The filing periods do not always align. Some states count from conviction date; others count from reinstatement date or from the date the new state imposes its home-state consequence. Florida counts FR-44 duration from the date of the underlying conviction reported through DLC, not from the date you apply for a Florida license. Ohio counts SR-22 duration from the date Ohio imposes the home-state suspension based on the DLC report. The mismatch creates scenarios where you complete New Jersey's 3-year FS-1 requirement but still owe 2 years of Ohio SR-22 filing because Ohio started its clock later.

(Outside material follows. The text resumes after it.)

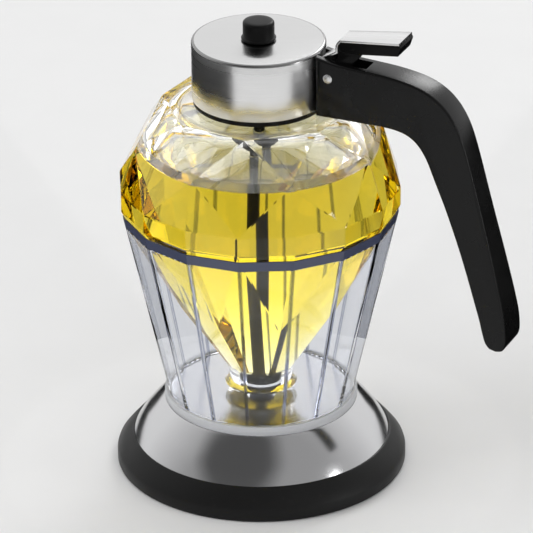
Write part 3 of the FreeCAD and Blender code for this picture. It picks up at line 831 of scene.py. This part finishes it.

Compare Cross-State SR-22 Carriers Before Filing

Not all carriers writing SR-22 in your new state will file for drivers with New Jersey suspensions. Progressive, GEICO, and National General write SR-22 policies in most DLC-member states and accept out-of-state DWI and uninsured driving suspensions. Bristol West writes SR-22 in 43 states including New Jersey but operates through brokers, not direct sales, which adds a processing layer that delays filing confirmation. State Farm writes SR-22 in some states but typically declines high-risk out-of-state suspensions in competitive markets where the carrier can be selective.

Request quotes from at least three carriers before selecting a policy. Premium variation for the same coverage and SR-22 filing ranges from $600 to $1,400 annually depending on carrier underwriting models and your specific violation type. Provide the carrier with your New Jersey suspension documentation, including the NJMVC notice, the conviction date, and proof of IDRC completion if applicable. Carriers need this information to determine your underwriting tier and calculate the correct premium. Filing SR-22 without disclosing the underlying New Jersey suspension constitutes misrepresentation and gives the carrier grounds to cancel your policy and void the SR-22 filing, which triggers a new suspension in your current state.